Both Joanna Weston, Norah Lofts, and Christina Rosetti in the excerpts of stories/poetry/song that follow in my reflections, bring a very homey, loving, and intimate flavour into the Mystery of the Incarnation, the mystery of God with us, that we celebrate at Christmas. Their thoughts add a flavour of the profound within the ordinary, that just might bring back some of the richness of what this Mystery of Christmas is all about – in bringing love, hope and healing to each other and the world.
Christina Rosetti in the Hymn “In the Bleak Mid-Winter” wrote
“In the bleak mid-winter, frosty wind made moan, earth stood hard as iron, water like a stone; snow had fallen, snow on snow, snow on snow, snow on snow, in the bleak mid-winter, long ago.
Our God, heaven cannot hold him, nor earth sustain; heaven and earth shall flee away when he comes to reign. In the bleak mid-winer a stable place sufficed the Lord God almighty, Jesus Christ.
Angels and archangels may have gathered there; cherubim and seraphim thronged the air; but his mother only in her maiden bless, worshipped the beloved with a kiss.
“What can I give Him, poor as I am? If I were a shepherd, I would bring a lamb; If I were a wise man, I would do my part; Yet what can I give Him? Give Him my heart.” (Common Praise #122.)
Indeed, what can I give God, poor as I am? Give my heart and there to worship God with a kiss. God reaches out for an intimate, homey, loving relationship with me, with us, with the whole world. This Christmas gift is a love, a hope, and a healing, so needed and so desired in our world today.
Joanna Weston wrote a prose poem called The Stable’s Story:
“Smoky darkness coils in shadows. Spiders lurk in rock crevices and mice nest in corners. The couple crouches by the tiny fire away from the cave’s cold mouth.
He watches out of the corners of his eyes, trying not to see her pain as she urges the baby to birth, shifts her robe back on her thighs.
Sweat runs on her cheeks, down her neck. He reaches out with a cloth and wipes her face. She manages a smile.
Hours run one into one another. A servant brings water.

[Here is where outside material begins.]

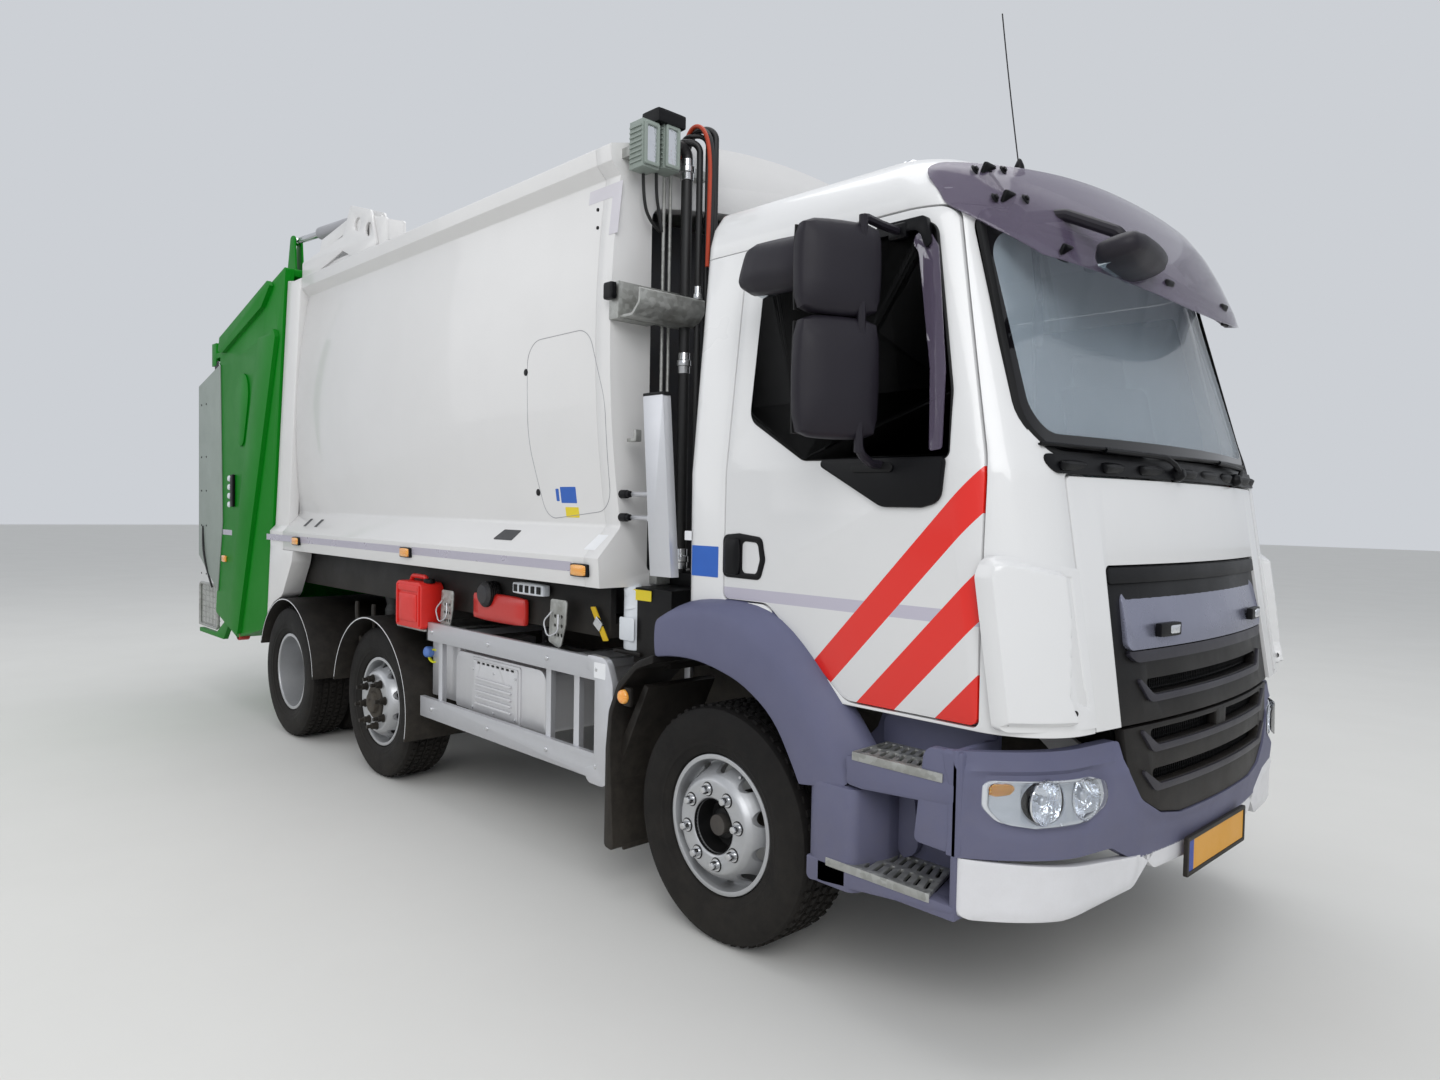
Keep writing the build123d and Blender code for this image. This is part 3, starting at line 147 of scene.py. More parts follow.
# Two-pack lorry enamel, sprayed: neutral white, glossy, faint orange peel
cab_enamel = coat("sprayed_enamel_warm_white", "#DEDEDE", "#D5D5D5", 0.32, grain=6, relief=0.03, patch=900,
                  gloss=0.6, dust=0.25)
body_enamel = coat("sprayed_enamel_body_white", "#DBDAD9", "#D0CFCE", 0.36, grain=9, relief=0.05,
                   patch=700, gloss=0.35, dust=0.3)
# Injection-moulded polypropylene: violet grey down to black, satin, with a fine leather grain
violet_plastic = coat("moulded_polypropylene_grey", "#5E607B", "#54566F", 0.5, shine=0.35, grain=2.2,
                      relief=0.25, patch=260, dust=0.35)
lip_plastic = coat("moulded_polypropylene_lip", "#2B2A33", "#25242C", 0.42, shine=0.35, grain=2.0,
                   relief=0.15, patch=200, dust=0.2)
mirror_plastic = coat("moulded_polypropylene_dark", "#1F1C24", "#1A171E", 0.48, shine=0.3, grain=2.0,
                      relief=0.28, patch=180)
black_plastic = coat("moulded_polypropylene_black", "#060609", "#0A0A0D", 0.42, shine=0.2, grain=2.0,
                     relief=0.2, patch=200, dust=0.3)
# Two-pack chassis paint over steel, sprayed: near black, satin, the dustiest finish
chassis_paint = coat("sprayed_chassis_paint", "#0D0D0F", "#141416", 0.5, shine=0.2, grain=5, relief=0.12,
                     patch=220, dust=0.7)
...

The fire flares and dies; he feeds it to flame again. He feels the chill of the night on his skin, she seems unaware.
A thin newborn cry breaks his concentration on her. He has forgotten the cause of her pain, been too focused on her.

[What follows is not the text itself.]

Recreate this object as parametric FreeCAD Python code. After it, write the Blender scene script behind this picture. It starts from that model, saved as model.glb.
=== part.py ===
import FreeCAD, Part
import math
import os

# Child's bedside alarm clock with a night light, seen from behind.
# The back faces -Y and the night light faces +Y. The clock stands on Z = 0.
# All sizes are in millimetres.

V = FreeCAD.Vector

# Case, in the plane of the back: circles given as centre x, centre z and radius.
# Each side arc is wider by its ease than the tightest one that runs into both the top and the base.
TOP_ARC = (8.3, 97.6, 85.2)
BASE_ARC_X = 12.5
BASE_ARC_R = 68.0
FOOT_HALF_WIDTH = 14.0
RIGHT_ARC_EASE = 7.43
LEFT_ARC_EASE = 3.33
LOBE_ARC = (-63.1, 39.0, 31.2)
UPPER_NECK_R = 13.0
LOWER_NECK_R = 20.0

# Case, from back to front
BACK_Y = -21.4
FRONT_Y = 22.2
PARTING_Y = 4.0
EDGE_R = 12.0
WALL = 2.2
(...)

She reaches between her legs and lifts the baby from the straw. He cuts the cord, bundles the placenta away, and hands her the swaddling cloths. She wraps the baby loosely and lies back, settling him against her.
The baby turns his head into her, seeking her breast as she opens her robe. She smiles sleepily.
Gently, the father changes the straw under her, pulling her robe down round her legs. He sits beside her, touches the baby’s face with a rough finger.
Light dances around them”
Indeed, it is in ordinary and very human happenings, in the daily activities and events of life, that we meet the mystery of the Incarnation, an incarnation that is not finished, not yet complete, for it is to be completed in us. We are called to continue the incarnation – to continue giving birth – toward a new creation.
Norah Lofts’ novel “How Far to Bethlehem” ends with this:
“Mary went to the place where the child lay, lifted him and turned, holding the baby towards them, as though offering them a reward for their journey, for their gifts. And suddenly they were all smiling. Joseph with his faith restored, Melchior with his errand done, Balthazar who had seen this wonderful thing and Gaspar who had found his heart. Even Mary, burdened with the weight of knowledge, knowing the end at the beginning, troubled by so much that must be kept locked in her heart, smiled, as any women does, feeling the weight and warmth of her child, smelling the sweet, clean, milky scent. So, she held him towards them, and the beam from the lantern was caught in the soft fuzz of baby hair; so that to those who watched, it seemed for a moment that he wore a halo of light.”
Indeed, it is entering into this mystery – God is not just in heaven, God is also on earth! The heart of the matter is that life with God is as much about dealing with each other as it is about dealing with God. God takes on flesh so that every home becomes holy, every person becomes Christ, and all food and drink become a sacrament. As St Teresa’s prayer puts it “Christ has no body now but yours, no hands but yours … this gift is now ours to share. The mystery and magnificence of God has become one of us!
This Christmas my heart’s desire is summed up in the hymn called Star Child from the hymn book Gather #449:
Star Child, earth Child go between of God, love Child, Christ Child heaven’s lightning rod:
This year, this year let the day arrive when Christmas comes for everyone, everyone alive.
Street child, beat child, no place left to go, hurt child, used child, no one wants to know.
This year, this year let the day arrive when Christmas comes for everyone, everyone alive.
Grown child, old child, memory full of years, sad child, lost child, story told in tears:
This year, this year let the day arrive when Christmas comes for everyone, everyone alive.
Spared child, spoiled child, having, wanting more, wise child, faith child knowing joy in store:
This year, this year let the day arrive when Christmas comes for everyone, everyone alive.
Hope for peace child, God’s stupendous sign, down-to-earth Child, Star of stars that shine:
This year, this year let the day arrive when Christmas comes for everyone, everyone alive.